Va uno dentro de un año a doblar el cabo del medio siglo con total indiferencia a las averías que deja el paso del tiempo pero con la memoria fresca en el doble sentido. Y, en esa memoria, guarda el recuerdo de un país cateto y de luto que viví en la infancia, una España en blanco y negro que se ahogaba en las cuestas con un seiscientos que era el mercedes del pobre, por tanto transporte popular. Excepción hecha de las escenas de las películas de López Vázquez y de Alfredo Landa, el país era una cosa más bien triste y de largos viajes en trenes borregueros.
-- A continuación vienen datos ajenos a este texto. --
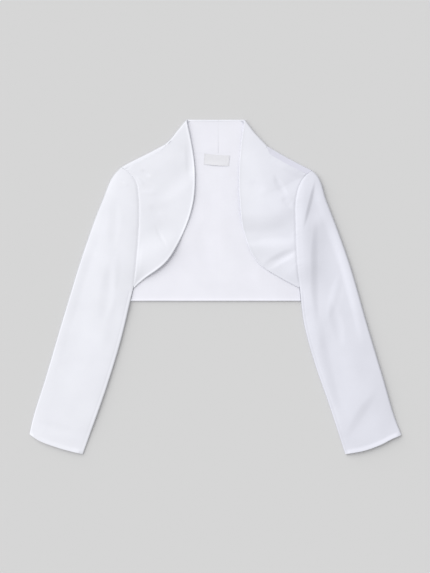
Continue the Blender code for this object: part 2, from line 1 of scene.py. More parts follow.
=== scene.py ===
"""Looks of a child's white satin bolero jacket, laid flat on its back with its fronts upwards.

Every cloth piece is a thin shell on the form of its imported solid, with the folds, turned edges and seam
gathers that the solid leaves out. Plan lines are in millimetres from the middle of the hem, x to the right
and y towards the collar, and heights are above the surface that the jacket lies on.
"""
from collections import namedtuple
from math import pi, radians

import bpy
import numpy as np
from bpy.props import FloatProperty, FloatVectorProperty, PointerProperty
from bpy.types import Operator, Panel, PropertyGroup
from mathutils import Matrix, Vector


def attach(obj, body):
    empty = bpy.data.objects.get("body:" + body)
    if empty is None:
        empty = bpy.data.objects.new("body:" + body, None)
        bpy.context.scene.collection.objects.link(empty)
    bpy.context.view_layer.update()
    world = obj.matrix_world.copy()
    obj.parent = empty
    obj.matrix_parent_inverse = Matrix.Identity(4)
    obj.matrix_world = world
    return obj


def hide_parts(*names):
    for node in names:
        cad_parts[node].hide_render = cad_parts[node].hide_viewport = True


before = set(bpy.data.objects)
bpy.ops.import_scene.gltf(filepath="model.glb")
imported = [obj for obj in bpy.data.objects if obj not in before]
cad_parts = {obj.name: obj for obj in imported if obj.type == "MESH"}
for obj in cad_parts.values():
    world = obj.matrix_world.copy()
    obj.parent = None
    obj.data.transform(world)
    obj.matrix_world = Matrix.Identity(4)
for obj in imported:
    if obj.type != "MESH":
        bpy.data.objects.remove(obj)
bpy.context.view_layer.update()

bl_info = {
    "name": "Satin bolero",
    "version": (1, 0, 0),
    "blender": (4, 5, 0),
    "location": "3D View > Sidebar > Bolero",
    "description": "Dresses the packed bolero jacket in satin and lays it under studio light",
    "category": "Object",
}

MM = 0.001
HEM_MIDDLE = np.array([-1.4, 26.8])   # where the frame's x = 0, y = 0 lies in the plan

# Cloth layers, as in the solids
SEAM = 0.3
FOLD_RADIUS = 3.1
LINING_TOP = 2.3
LAID_HEIGHT = 3.6          # of a front that lies on the lining
SHOULDER_SEAM_IN = {-1: 7.5, 1: 11.0}   # width of the strip that turns over each side's shoulder
SHOULDER_SEAM_HEIGHT = 6.4
ARMHOLE_HEIGHT = {-1: 7.2, 1: 8.8}
ARMHOLE_RISE = 60.0        # distance over which the armhole seam rises from the shoulder
ARMHOLE_FALL = 45.0        # and falls towards the underarm
UNDERARM_HEIGHT = 5.2
UNDERARM_CLOSE = 5.0       # the armhole seam ends this far before the underarm
CROWN_WIDTH = 70.0         # a sleeve as wide as this or wider has its whole crown
CAP_ON_OUTER_FOLD = 210.0
CUFF_BOW_REACH = 120.0
CENTRE_BACK = 5.0
COLLAR_TOP = 340.0
NECK_SEAM = [(-60.0, 281.0), (0.0, 276.5), (60.0, 280.5)]
NEAR_END = 2.0             # where a line's direction at its end is read

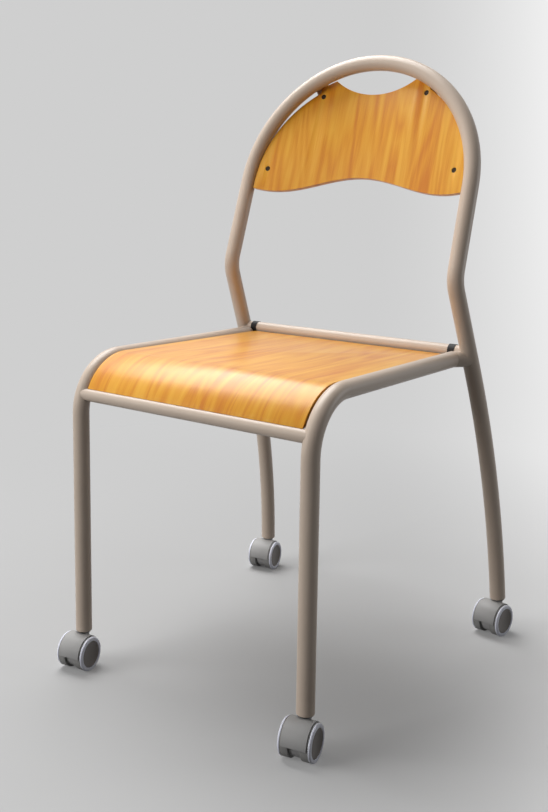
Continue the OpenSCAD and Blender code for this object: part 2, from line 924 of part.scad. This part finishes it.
placed() rear_hoop();
placed() on_left() side_frame();  // left_side_frame
placed() side_frame();  // right_side_frame
placed() front_cross_tube();
placed() rear_cross_tube();
placed() on_left() buffer();  // left_buffer
placed() buffer();  // right_buffer
placed() seat_panel();
placed() seat_tabs();
placed() seat_screws();
placed() back_panel();
placed() back_tabs();
placed() back_screws();
placed() back_nuts();
for (i = [0 : 3]) {
    placed() socket(i);
    placed() on_foot(i) stem();
    placed() on_foot(i) hood();
    placed() on_foot(i) axle();
    placed() on_foot(i) on_wheel(0) wheel();
    placed() on_foot(i) on_wheel(1) wheel();
    placed() on_foot(i) on_wheel(0) ring();
    placed() on_foot(i) on_wheel(1) ring();
    placed() on_foot(i) on_wheel(0) cap();
    placed() on_foot(i) on_wheel(1) cap();
}
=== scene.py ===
import math

import bpy
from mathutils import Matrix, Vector


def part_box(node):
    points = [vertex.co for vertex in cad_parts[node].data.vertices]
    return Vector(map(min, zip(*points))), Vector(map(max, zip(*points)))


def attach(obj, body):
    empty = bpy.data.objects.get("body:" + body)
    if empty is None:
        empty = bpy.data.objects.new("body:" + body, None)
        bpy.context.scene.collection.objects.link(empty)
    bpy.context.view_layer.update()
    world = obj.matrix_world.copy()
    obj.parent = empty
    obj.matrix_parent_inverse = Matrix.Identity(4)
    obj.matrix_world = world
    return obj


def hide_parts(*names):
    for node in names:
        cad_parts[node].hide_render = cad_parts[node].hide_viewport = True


bl_info = {
    "name": "Castor Chair",
    "version": (1, 0, 0),
    "blender": (4, 5, 0),
    "location": "View3D > Sidebar > Chair",
    "description": "Finishes a tube and plywood chair on castors, and sets its studio",
    "category": "Object",
}

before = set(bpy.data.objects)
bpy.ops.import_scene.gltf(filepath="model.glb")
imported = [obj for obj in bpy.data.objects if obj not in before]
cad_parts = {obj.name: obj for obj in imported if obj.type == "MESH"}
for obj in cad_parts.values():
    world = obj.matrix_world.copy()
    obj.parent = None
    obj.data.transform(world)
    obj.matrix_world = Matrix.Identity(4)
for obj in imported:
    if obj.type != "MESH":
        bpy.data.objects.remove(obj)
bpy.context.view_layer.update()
MM = 0.001
CORNERS = ("front_left", "front_right", "rear_right", "rear_left")
SIDES = ("a", "b")
IMAGE_W = 548
IMAGE_H = 812
SENSOR = 36

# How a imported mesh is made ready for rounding
WELD = 0.001 * MM
FLAT = math.radians(0.2)
SHARP = math.radians(40)
SMOOTH = math.radians(35)
ROUNDING_STEPS = 3

# Values of a noise at which a tint is darkest and palest
CLOUD_LOW = 0.3
CLOUD_HIGH = 0.7

# Widths of the soft clouds in powder coat, in moulded plastic and in the gloss of zinc plate
COAT_CLOUD = 111 * MM
PLASTIC_CLOUD = 28.6 * MM
ZINC_CLOUD = 2.5 * MM

# Grain of the castors' mouldings and of rubber, drawn coarse enough to show
GRIT = 0.7 * MM
RUBBER_GRIT = 0.8 * MM

# Figure of the face veneer: lengths in widths of a band or a fibre, rings over the noise's whole height,
# how much rings and fibres add to the bands, and the sums at which the three wood colours stand
RING_WIDE = 3.2
RING_LONG = 26
BAND_LONG = 18
FIBRE_LONG = 40
RING_COUNT = 11.0
RING_SHARE = 0.36
FIBRE_SHARE = 0.4
PALE_AT = 0.58
MIDDLE_AT = 0.80
WARM_AT = 1.0

# Share of the outer plies that keeps the face's colour
FACE_SHARE = 0.4

# Half the width of the strip on which the middle of the back's face is looked for
MIDDLE_STRIP = 0.1

# Painted light that spills on the paper's colour: sideways part of the view at which it starts and is full,
# how it rises between them, upward part at which it is least and most, and its least
SPILL_FROM = 0.17
SPILL_TO = 0.32
SPILL_RISE = 1.8
SPILL_LOW = -0.2
SPILL_HIGH = 0.14
SPILL_LEAST = 0.3

# Distance from the middle of the chair's painted shade at which the floor's colour starts to turn pale
SHADE_CORE = 0.1

# Side of the square floor, so large that its edge isn't seen
FLOOR_SIZE = 40

# Area lamps: place, point aimed at, and size, in metres
LAMPS = {
    "lamp_top": ((-0.95, 0.3, 2.4), (0, 0, 0.4), 1.9),
    "lamp_side": ((-1.75, -2.5, 1.4), (0, 0, 0.45), 1.9),
    "lamp_rim": ((1.9, 1.5, 0.9), (0, 0, 0.5), 1.0),
}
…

Esa memoria luego salta a lo reciente y es el AVE, la ropa colorida de Zara, los múltiples canales de televisión y una forma de vida bastante holgada cuando no vida de nuevos ricos. Que levante la mano el español que no haya pasado sus vacaciones en el Caribe o que no vaya por la tercera reforma de la cocina.
Según parece la crisis, que es niebla espesa, cuando disipe nos dejará un paisaje muy diferente a lo último que estábamos acostumbrados a ver. Será algo distinto, quizá no tan de luto pero sí menos rumboso, menos de atar perros con longaniza. Parece que no nos queda otra hasta que no consigamos una mutación genética que nos permita tragarnos los ladrillos como si fueran caramelos de un cuento infantil, pero de momento la arcilla da un horroroso ardor de estómago.
Lo que venga tiene que ser muy distinto en calidades y acabados, en general. Menos mármol en el descansillo y algo más de pana en el armario.